[cfe-dev] RFC: Nullability qualifiers
Aaron Ballman
aaron at aaronballman.com
Fri Jun 26 14:40:51 PDT 2015
On Fri, Jun 26, 2015 at 5:36 PM, b17 c0de <b17c0de at gmail.com> wrote:
> How can one detect if an Apple clang supports the new nullability
> attributes. I tried something like:
>
> #if __has_attribute(_Nonnull)
> #elif __has_attribute(__nonnull)
> #define _Nonnull __nonnull
> #else
> #define _Nonnull
> #endif
>
> But this didn't work.
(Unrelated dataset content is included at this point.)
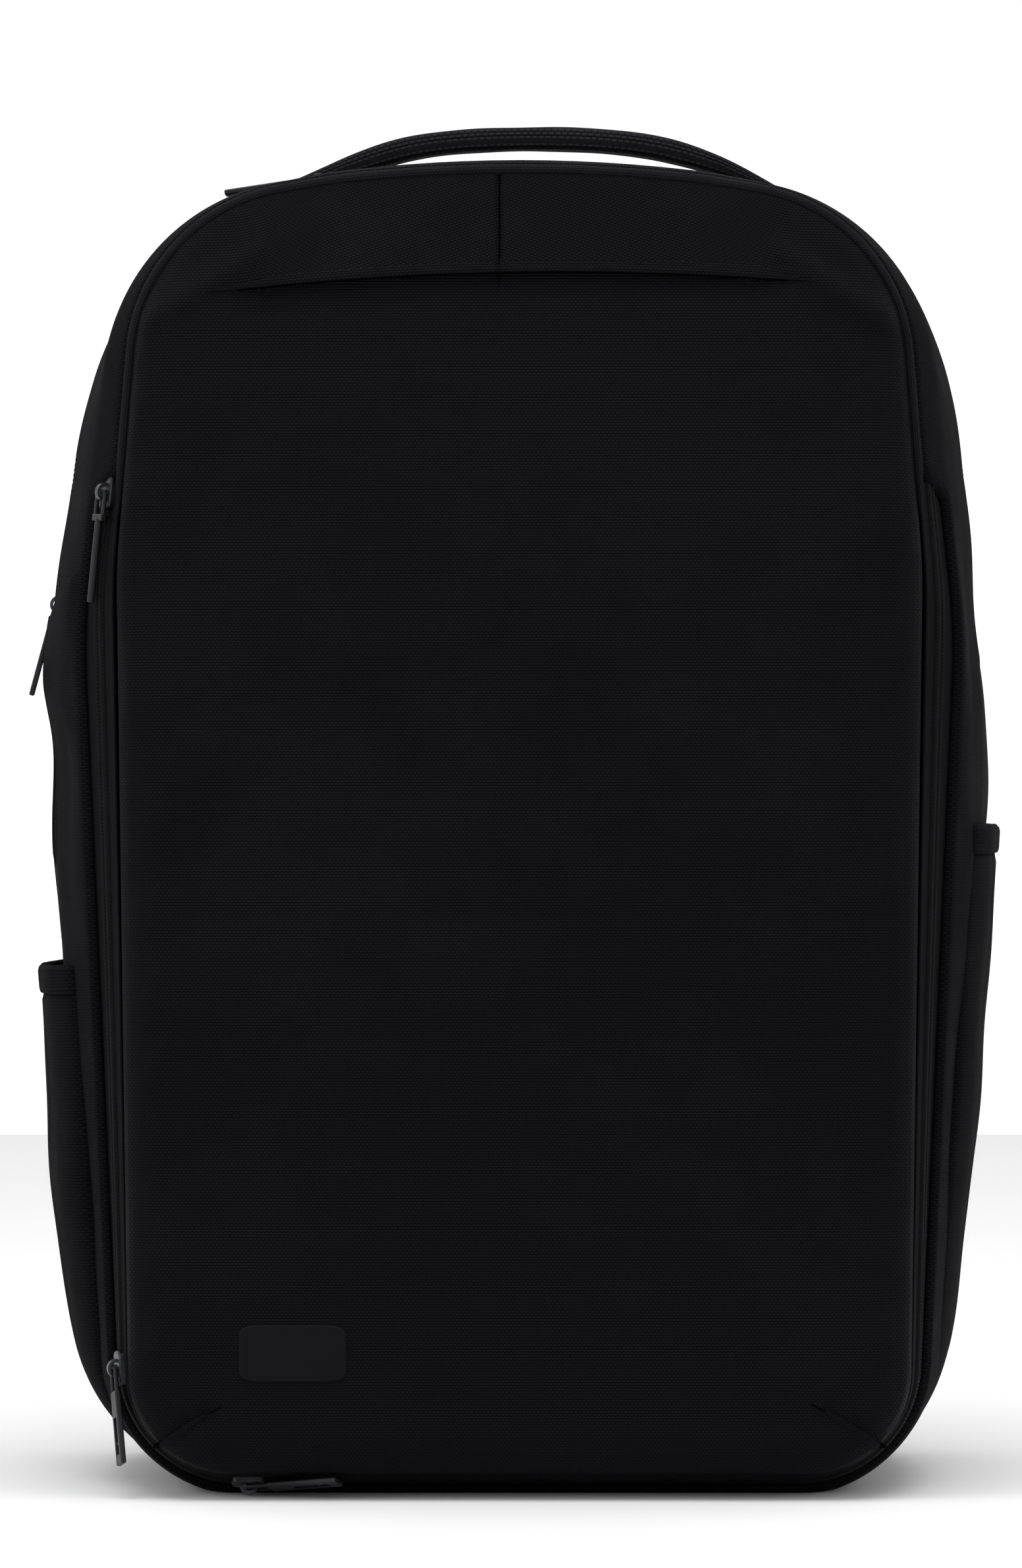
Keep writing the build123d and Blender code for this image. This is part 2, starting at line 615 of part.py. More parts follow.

Why doesn't _Nonnull/__nonnull work with
> __has_attribute?
__has_attribute is used to test for GNU-style attribute support only.
To test for nullability, you should use: __has_feature(nullability)
~Aaron
>
> On Wed, Jun 24, 2015 at 10:39 PM, Douglas Gregor <dgregor at apple.com> wrote:
>>
>> Another addendum: due to the conflict with glibc’s __nonnull, we’ll be
>> renaming the __double_underscored keywords to _Big_underscored keywords,
>> e.g.,
>>
>> __nonnull -> _Nonnull
>> __nullable -> _Nullable
>> __null_unspecified -> _Null_unspecified
>>
>> On Darwin, we’ll add predefines
>>
>> #define __nonnull _Nonnull
>> #define __nullable _Nullable
>> #define __null_unspecified _Null_unspecified
>>
>> to keep the existing headers working.
>>
>> - Doug
>>
>> On Mar 2, 2015, at 1:22 PM, Douglas Gregor <dgregor at apple.com> wrote:
>>
>> Hello all,
>>
>> Null pointers are a significant source of problems in applications.
>> Whether it’s SIGSEGV taking down a process or a foolhardy attempt to recover
>> from NullPointerException breaking invariants everywhere, it’s a problem
>> that’s bad enough for Tony Hoare to call the invention of the null reference
>> his billion dollar mistake [1]. It’s not the ability to create a null
>> pointer that is a problem—having a common sentinel value meaning “no value”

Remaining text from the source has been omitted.